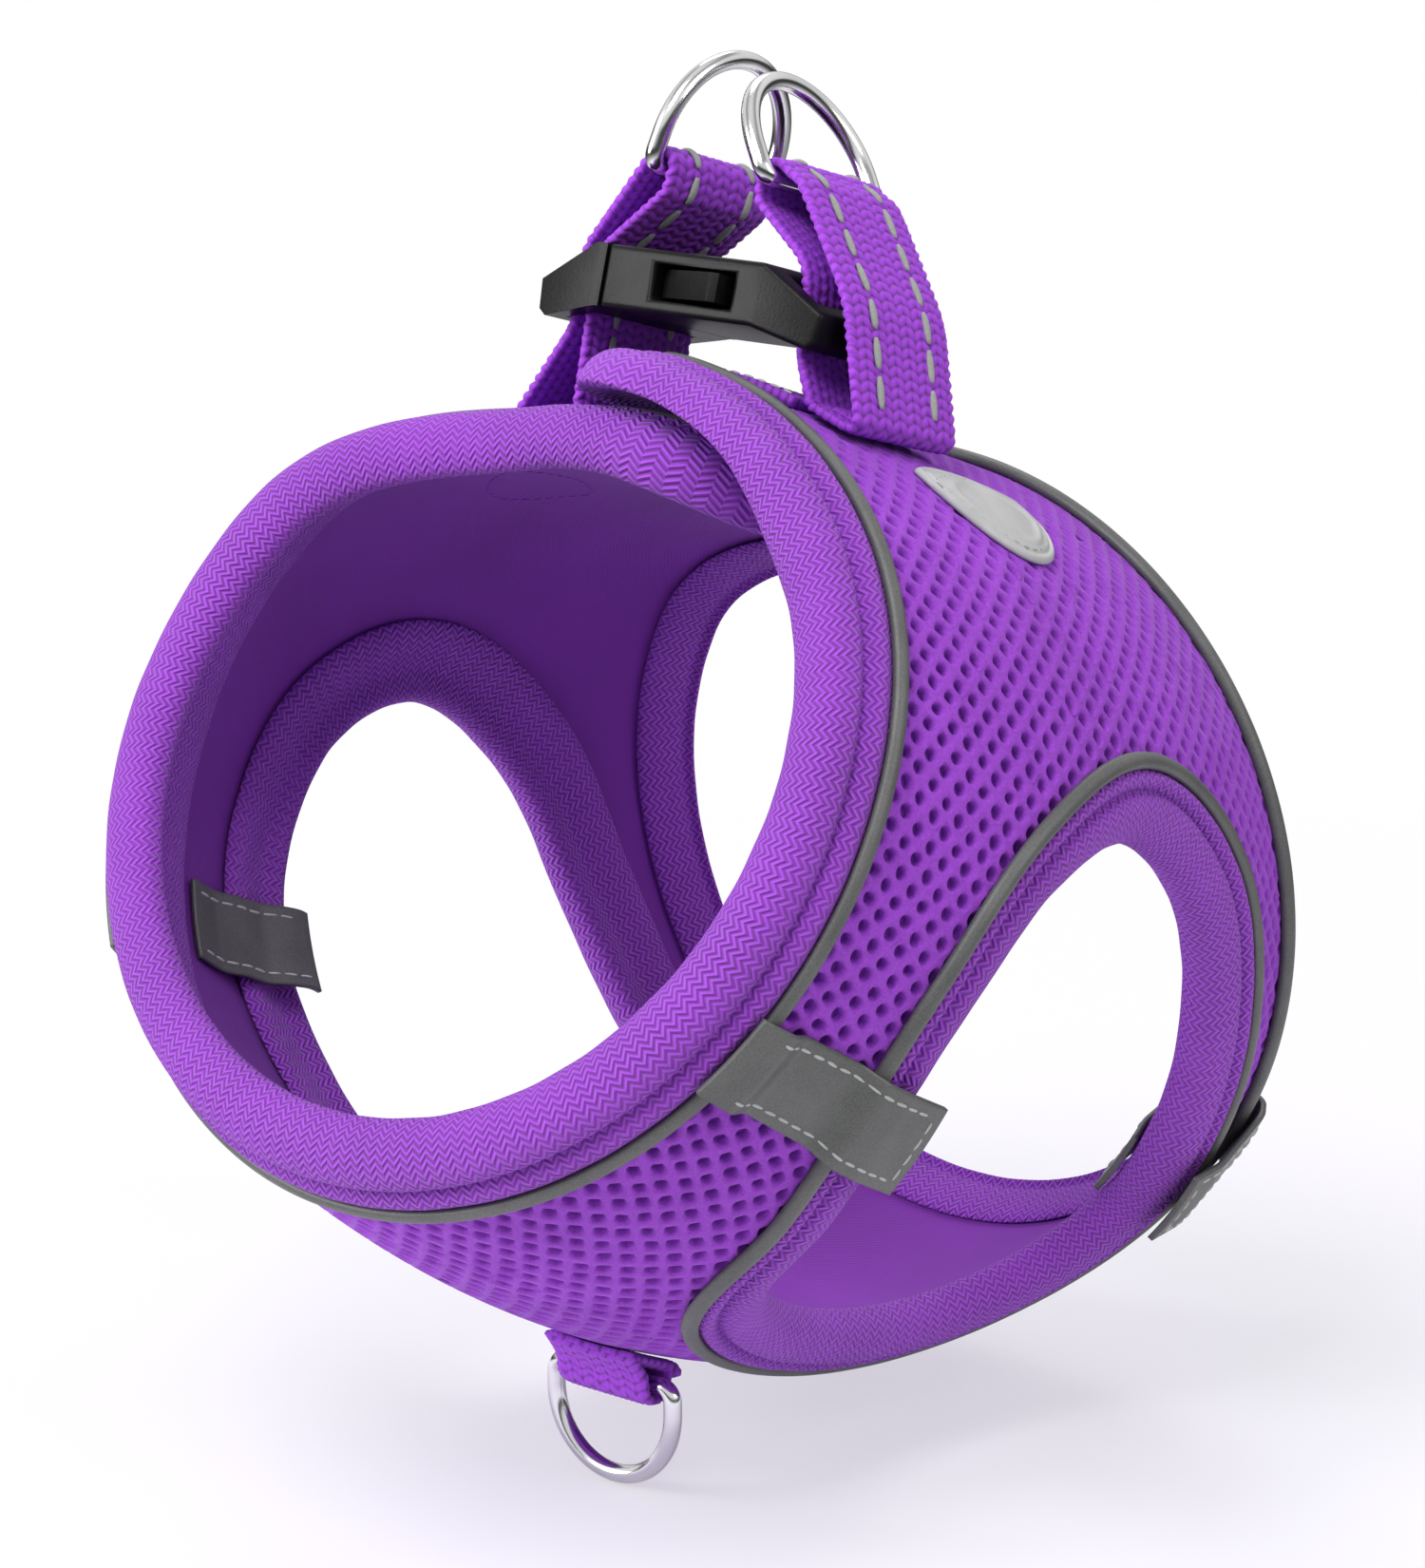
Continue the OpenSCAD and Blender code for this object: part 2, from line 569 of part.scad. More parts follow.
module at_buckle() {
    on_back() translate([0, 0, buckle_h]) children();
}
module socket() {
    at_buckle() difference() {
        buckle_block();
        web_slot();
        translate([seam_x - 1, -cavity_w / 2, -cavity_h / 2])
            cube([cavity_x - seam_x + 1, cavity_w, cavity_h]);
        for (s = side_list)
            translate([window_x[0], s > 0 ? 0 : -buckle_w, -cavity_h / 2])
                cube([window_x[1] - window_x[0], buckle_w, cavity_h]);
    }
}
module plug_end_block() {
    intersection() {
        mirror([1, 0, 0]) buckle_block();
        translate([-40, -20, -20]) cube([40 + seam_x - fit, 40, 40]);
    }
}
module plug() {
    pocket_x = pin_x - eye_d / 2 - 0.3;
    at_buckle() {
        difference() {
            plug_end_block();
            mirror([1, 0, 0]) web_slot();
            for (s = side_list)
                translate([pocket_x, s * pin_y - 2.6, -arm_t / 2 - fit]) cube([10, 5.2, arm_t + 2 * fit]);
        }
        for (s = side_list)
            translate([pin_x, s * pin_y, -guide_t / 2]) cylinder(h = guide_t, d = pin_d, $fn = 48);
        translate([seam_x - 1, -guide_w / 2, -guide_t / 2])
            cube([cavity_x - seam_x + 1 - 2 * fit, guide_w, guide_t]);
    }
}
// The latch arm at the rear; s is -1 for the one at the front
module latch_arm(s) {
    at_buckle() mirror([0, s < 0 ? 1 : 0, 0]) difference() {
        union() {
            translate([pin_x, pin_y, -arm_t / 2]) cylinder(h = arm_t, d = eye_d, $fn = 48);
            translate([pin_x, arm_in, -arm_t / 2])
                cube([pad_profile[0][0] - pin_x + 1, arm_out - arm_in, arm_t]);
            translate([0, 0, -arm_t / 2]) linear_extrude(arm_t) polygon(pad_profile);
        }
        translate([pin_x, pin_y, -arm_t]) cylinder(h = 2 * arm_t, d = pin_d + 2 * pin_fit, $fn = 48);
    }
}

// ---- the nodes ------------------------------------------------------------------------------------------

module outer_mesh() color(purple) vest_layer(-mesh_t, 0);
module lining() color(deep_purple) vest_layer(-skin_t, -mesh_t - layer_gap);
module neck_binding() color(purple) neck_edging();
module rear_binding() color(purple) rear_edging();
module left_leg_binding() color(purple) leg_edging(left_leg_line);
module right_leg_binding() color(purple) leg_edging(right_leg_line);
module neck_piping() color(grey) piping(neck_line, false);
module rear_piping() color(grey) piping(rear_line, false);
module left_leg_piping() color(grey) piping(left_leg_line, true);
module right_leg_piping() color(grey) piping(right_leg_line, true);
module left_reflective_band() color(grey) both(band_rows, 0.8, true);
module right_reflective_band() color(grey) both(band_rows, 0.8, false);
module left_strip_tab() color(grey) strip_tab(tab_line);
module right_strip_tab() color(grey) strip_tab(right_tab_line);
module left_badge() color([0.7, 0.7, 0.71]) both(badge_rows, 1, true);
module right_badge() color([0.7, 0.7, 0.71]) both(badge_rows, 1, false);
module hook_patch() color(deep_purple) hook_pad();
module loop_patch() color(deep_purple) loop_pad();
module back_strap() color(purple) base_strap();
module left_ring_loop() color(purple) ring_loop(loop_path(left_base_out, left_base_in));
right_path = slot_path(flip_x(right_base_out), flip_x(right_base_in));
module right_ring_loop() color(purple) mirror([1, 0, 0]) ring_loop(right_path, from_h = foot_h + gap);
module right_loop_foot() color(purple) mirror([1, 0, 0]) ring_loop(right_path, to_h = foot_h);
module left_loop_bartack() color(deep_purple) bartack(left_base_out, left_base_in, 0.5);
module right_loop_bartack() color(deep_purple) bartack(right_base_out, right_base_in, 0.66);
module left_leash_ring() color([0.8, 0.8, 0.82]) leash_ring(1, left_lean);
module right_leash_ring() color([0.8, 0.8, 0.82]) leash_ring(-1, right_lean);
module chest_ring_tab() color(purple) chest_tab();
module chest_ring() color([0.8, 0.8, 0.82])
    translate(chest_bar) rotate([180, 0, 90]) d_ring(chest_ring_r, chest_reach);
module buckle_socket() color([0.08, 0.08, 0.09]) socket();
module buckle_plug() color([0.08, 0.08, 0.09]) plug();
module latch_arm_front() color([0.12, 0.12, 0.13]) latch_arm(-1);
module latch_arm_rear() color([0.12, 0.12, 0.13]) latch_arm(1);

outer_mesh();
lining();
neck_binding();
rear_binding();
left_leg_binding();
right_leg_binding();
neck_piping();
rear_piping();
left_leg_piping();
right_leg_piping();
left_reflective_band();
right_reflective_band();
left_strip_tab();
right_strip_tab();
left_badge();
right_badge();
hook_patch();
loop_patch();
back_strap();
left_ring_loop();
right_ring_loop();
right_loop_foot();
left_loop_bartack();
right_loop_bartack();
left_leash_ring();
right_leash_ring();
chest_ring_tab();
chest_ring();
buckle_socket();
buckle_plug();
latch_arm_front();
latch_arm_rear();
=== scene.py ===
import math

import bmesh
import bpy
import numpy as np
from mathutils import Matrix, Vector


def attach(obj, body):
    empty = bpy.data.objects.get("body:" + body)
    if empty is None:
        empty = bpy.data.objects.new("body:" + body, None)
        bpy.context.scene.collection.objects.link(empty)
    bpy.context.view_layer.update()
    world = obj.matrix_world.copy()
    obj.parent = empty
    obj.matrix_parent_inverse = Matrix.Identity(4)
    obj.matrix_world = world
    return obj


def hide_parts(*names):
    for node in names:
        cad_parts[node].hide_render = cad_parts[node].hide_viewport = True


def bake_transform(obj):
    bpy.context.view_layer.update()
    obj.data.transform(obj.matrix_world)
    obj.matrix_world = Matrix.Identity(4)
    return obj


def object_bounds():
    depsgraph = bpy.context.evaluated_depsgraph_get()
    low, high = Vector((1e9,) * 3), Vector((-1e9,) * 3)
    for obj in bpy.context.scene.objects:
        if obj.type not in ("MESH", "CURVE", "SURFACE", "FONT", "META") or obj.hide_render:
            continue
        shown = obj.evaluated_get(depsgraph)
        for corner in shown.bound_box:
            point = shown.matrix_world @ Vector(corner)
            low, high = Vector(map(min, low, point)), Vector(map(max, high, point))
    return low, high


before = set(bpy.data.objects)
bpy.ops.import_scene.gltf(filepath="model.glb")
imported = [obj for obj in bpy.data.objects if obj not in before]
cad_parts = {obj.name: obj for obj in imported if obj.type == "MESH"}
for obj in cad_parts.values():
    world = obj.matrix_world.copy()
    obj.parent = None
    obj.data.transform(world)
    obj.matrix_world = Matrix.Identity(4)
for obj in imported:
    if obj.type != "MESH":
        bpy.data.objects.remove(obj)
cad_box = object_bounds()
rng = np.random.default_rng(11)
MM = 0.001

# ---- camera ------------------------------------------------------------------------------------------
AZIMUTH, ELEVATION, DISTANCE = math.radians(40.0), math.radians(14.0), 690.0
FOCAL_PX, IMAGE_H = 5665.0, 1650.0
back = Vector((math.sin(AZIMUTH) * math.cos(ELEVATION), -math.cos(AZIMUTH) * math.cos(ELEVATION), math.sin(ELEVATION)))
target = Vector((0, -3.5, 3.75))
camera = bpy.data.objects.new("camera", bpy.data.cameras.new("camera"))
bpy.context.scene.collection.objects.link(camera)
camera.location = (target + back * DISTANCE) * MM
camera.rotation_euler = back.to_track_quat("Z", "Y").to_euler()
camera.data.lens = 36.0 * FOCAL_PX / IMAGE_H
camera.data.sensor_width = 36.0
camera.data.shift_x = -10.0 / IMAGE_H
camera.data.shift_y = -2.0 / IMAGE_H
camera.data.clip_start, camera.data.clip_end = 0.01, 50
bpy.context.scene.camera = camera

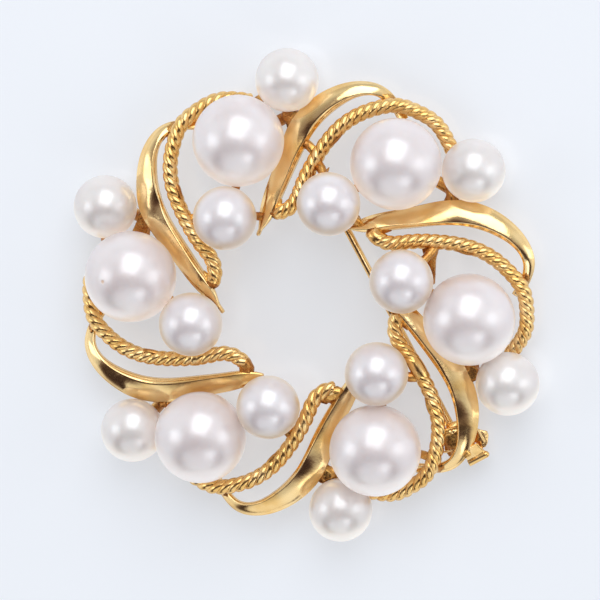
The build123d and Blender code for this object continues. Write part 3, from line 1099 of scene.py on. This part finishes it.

::::::

In the material above, locate the line containing "outer_mesh();" and the line containing "for node in". Transcribe exactly those two lines and every line between them, and nothing more.

outer_mesh();
lining();
neck_binding();
rear_binding();
left_leg_binding();
right_leg_binding();
neck_piping();
rear_piping();
left_leg_piping();
right_leg_piping();
left_reflective_band();
right_reflective_band();
left_strip_tab();
right_strip_tab();
left_badge();
right_badge();
hook_patch();
loop_patch();
back_strap();
left_ring_loop();
right_ring_loop();
right_loop_foot();
left_loop_bartack();
right_loop_bartack();
left_leash_ring();
right_leash_ring();
chest_ring_tab();
chest_ring();
buckle_socket();
buckle_plug();
latch_arm_front();
latch_arm_rear();
=== scene.py ===
import math

import bmesh
import bpy
import numpy as np
from mathutils import Matrix, Vector


def attach(obj, body):
    empty = bpy.data.objects.get("body:" + body)
    if empty is None:
        empty = bpy.data.objects.new("body:" + body, None)
        bpy.context.scene.collection.objects.link(empty)
    bpy.context.view_layer.update()
    world = obj.matrix_world.copy()
    obj.parent = empty
    obj.matrix_parent_inverse = Matrix.Identity(4)
    obj.matrix_world = world
    return obj


def hide_parts(*names):
    for node in names:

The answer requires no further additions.